We get a double dose of John the Baptist every Advent, on the second and third Sundays of the season. This is fitting, because John is the herald of the Messiah. He was also Jesus’ cousin: their mothers, Elizabeth and Mary, were kin. Saint Luke, whose Gospel we shall read for most of the upcoming Church Year, provides this information, writing with his signature elegance and historical mastery. Luke must have enjoyed the juxtaposition in his passage today – which begins with John calling the multitude that came out to be baptized by him a “brood of vipers,” and then finishes with the Evangelist’s conclusion that with his exhortations John “preached good news to the people.”
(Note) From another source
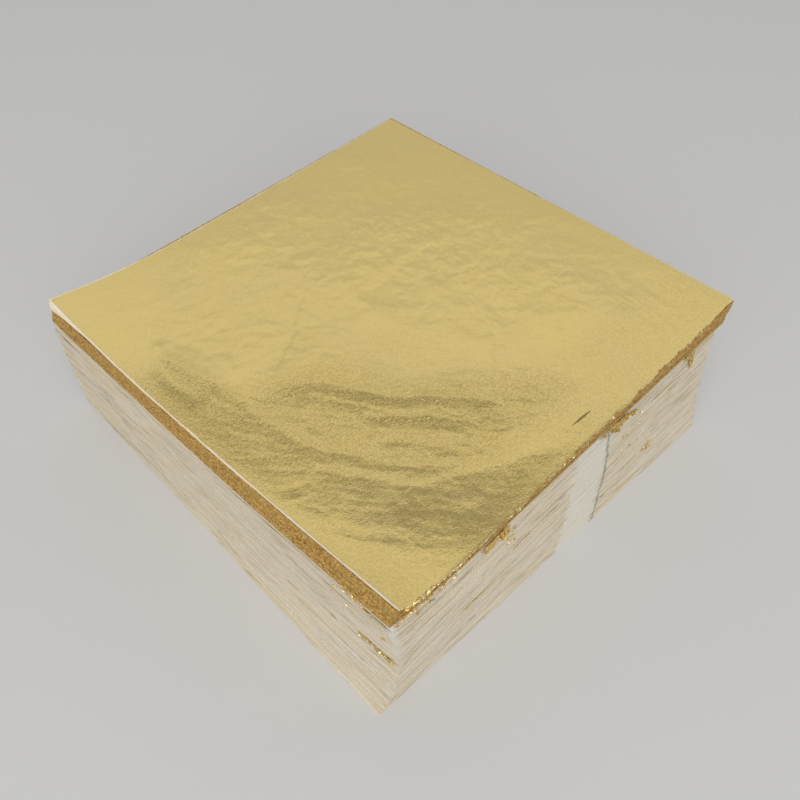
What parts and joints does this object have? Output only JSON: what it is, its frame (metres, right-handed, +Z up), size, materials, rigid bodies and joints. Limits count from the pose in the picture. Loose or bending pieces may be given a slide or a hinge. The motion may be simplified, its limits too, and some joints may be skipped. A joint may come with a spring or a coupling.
{
  "type": "metal leaf pack",
  "caption": "Loose square pile of metal leaf between white and brown tissue sheets, with curled corners, torn leaf edges and an open gold leaf on top.",
  "frame": {"origin": "middle of the flat underside of the lowest packet, on the surface that the pile stands on", "axes": "+Z up through the pile, +X and +Y along the sides of the lowest square sheet; the two sides that the picture shows face -X and -Y"},
  "size_m": [0.146, 0.1474, 0.0505],
  "materials": {
    "white_tissue": "matt warm white tissue, cut edges with fine layer lines",
    "brown_paper": "matt orange-brown paper with a fine grain",
    "inner_leaf": "bright thin metal leaf, torn edges",
    "open_leaf": "satin pale gold leaf, crumpled in waves with a fine dimpled grain"
  },
  "bodies": {
    "white_packet_01_body": {"white_packet_01": "white_tissue", "gold_leaf_01": "inner_leaf"},
    "white_packet_02_body": {"white_packet_02": "white_tissue", "gold_leaf_02": "inner_leaf"},
    "white_packet_03_body": {"white_packet_03": "white_tissue", "gold_leaf_03": "inner_leaf"},
    "white_packet_04_body": {"white_packet_04": "white_tissue", "gold_leaf_04": "inner_leaf"},
    "white_packet_05_body": {"white_packet_05": "white_tissue", "gold_leaf_05": "inner_leaf"},
    "white_packet_06_body": {"white_packet_06": "white_tissue", "gold_leaf_06": "inner_leaf"},
    "white_packet_07_body": {"white_packet_07": "white_tissue", "gold_leaf_07": "inner_leaf"},
    "white_packet_08_body": {"white_packet_08": "white_tissue", "gold_leaf_08": "inner_leaf"},
    "white_packet_09_body": {"white_packet_09": "white_tissue", "gold_leaf_09": "inner_leaf"},
    "white_packet_10_body": {"white_packet_10": "white_tissue", "gold_leaf_10": "inner_leaf"},
    "white_packet_11_body": {"white_packet_11": "white_tissue", "gold_leaf_11": "inner_leaf"},
    "white_packet_12_body": {"white_packet_12": "white_tissue", "gold_leaf_12": "inner_leaf"},
    "brown_packet_1_body": {"brown_packet_1": "brown_paper", "brown_packet_leaf_1": "inner_leaf"},
    "brown_packet_2_body": {"brown_packet_2": "brown_paper", "brown_packet_leaf_2": "inner_leaf"},
    "brown_packet_3_body": {"brown_packet_3": "brown_paper", "brown_packet_leaf_3": "inner_leaf"},
    "brown_packet_4_body": {"brown_packet_4": "brown_paper", "brown_packet_leaf_4": "inner_leaf"},
    "top_tissue_body": {"top_tissue": "white_tissue"},
    "top_gold_leaf_body": {"top_gold_leaf": "open_leaf"}
  },
  "joints": [
    {"name": "lift_white_packet_02", "type": "slide", "parent": "white_packet_01_body", "child": "white_packet_02_body", "axis": [0, 0, 1], "range_m": [0, 0.03]},
    {"name": "lift_white_packet_03", "type": "slide", "parent": "white_packet_02_body", "child": "white_packet_03_body", "axis": [0, 0, 1], "range_m": [0, 0.03]},
    {"name": "lift_white_packet_04", "type": "slide", "parent": "white_packet_03_body", "child": "white_packet_04_body", "axis": [0, 0, 1], "range_m": [0, 0.03]},
    {"name": "lift_white_packet_05", "type": "slide", "parent": "white_packet_04_body", "child": "white_packet_05_body", "axis": [0, 0, 1], "range_m": [0, 0.03]},
    {"name": "lift_white_packet_06", "type": "slide", "parent": "white_packet_05_body", "child": "white_packet_06_body", "axis": [0, 0, 1], "range_m": [0, 0.03]},
    {"name": "lift_white_packet_07", "type": "slide", "parent": "white_packet_06_body", "child": "white_packet_07_body", "axis": [0, 0, 1], "range_m": [0, 0.03]},
    {"name": "lift_white_packet_08", "type": "slide", "parent": "white_packet_07_body", "child": "white_packet_08_body", "axis": [0, 0, 1], "range_m": [0, 0.03]},
    {"name": "lift_white_packet_09", "type": "slide", "parent": "white_packet_08_body", "child": "white_packet_09_body", "axis": [0, 0, 1], "range_m": [0, 0.03]},
    {"name": "lift_white_packet_10", "type": "slide", "parent": "white_packet_09_body", "child": "white_packet_10_body", "axis": [0, 0, 1], "range_m": [0, 0.03]},
    {"name": "lift_white_packet_11", "type": "slide", "parent": "white_packet_10_body", "child": "white_packet_11_body", "axis": [0, 0, 1], "range_m": [0, 0.03]},
    {"name": "lift_white_packet_12", "type": "slide", "parent": "white_packet_11_body", "child": "white_packet_12_body", "axis": [0, 0, 1], "range_m": [0, 0.03]},
    {"name": "lift_brown_packet_1", "type": "slide", "parent": "white_packet_12_body", "child": "brown_packet_1_body", "axis": [0, 0, 1], "range_m": [0, 0.03]},
    {"name": "lift_brown_packet_2", "type": "slide", "parent": "brown_packet_1_body", "child": "brown_packet_2_body", "axis": [0, 0, 1], "range_m": [0, 0.03]},
    {"name": "lift_brown_packet_3", "type": "slide", "parent": "brown_packet_2_body", "child": "brown_packet_3_body", "axis": [0, 0, 1], "range_m": [0, 0.03]},
    {"name": "lift_brown_packet_4", "type": "slide", "parent": "brown_packet_3_body", "child": "brown_packet_4_body", "axis": [0, 0, 1], "range_m": [0, 0.03]},
    {"name": "lift_top_tissue", "type": "slide", "parent": "brown_packet_4_body", "child": "top_tissue_body", "axis": [0, 0, 1], "range_m": [0, 0.03]},
    {"name": "lift_top_gold_leaf", "type": "slide", "parent": "top_tissue_body", "child": "top_gold_leaf_body", "axis": [0, 0, 1], "range_m": [0, 0.03]}
  ]
}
But it was good news. John the Baptist told the people how to avoid “the wrath to come.” The axe of God’s judgment was even then being laid to the root of the trees. “Every tree therefore that does not bear good fruit is cut down and thrown into the fire.” What does he mean? He means that good credentials, good family, good church background, these are not enough for the “tree” to escape burning: Do not say, I am a child of Abraham; or, I am a cradle Episcopalian; or even, I am baptized and confirmed and a parishioner at Saint Thomas. It is the fruit of the tree, what it produces, today, that matters. In the words of the Book of Common Prayer, good works “…spring out necessarily of a true and lively Faith; insomuch that by them a lively Faith may be evidently known as a tree discerned by the fruit.”¹ Faith without works is dead.²
That being the case, what is to be done? Everyone, says the prophet, is to be generous by giving alms, by looking out for the needy. If you have two coats, give one to the person who is cold. The same goes for food and the hungry. Or volunteer your time or give money to a charity, perhaps a soup kitchen, like ours on Saturdays at Saint Thomas, or the big one every weekday at Holy Apostles Church in Chelsea. “If any one has the world’s goods and sees his brother in need, yet closes his heart against him, how does God’s love abide in him? Little children, let us not love in word or speech but in deed and truth.”³ There are many ways to give alms; the point is to give them, one way or another. Our money, including our wits, skill and strength to make money, comes from God. If one of God’s children, a brother or sister in the flesh, is hungry, or thirsty, or naked, or sick, or in prison or hurting in some way, I can, as it were, “share my extra coat.” For there, but for the grace of God, go I.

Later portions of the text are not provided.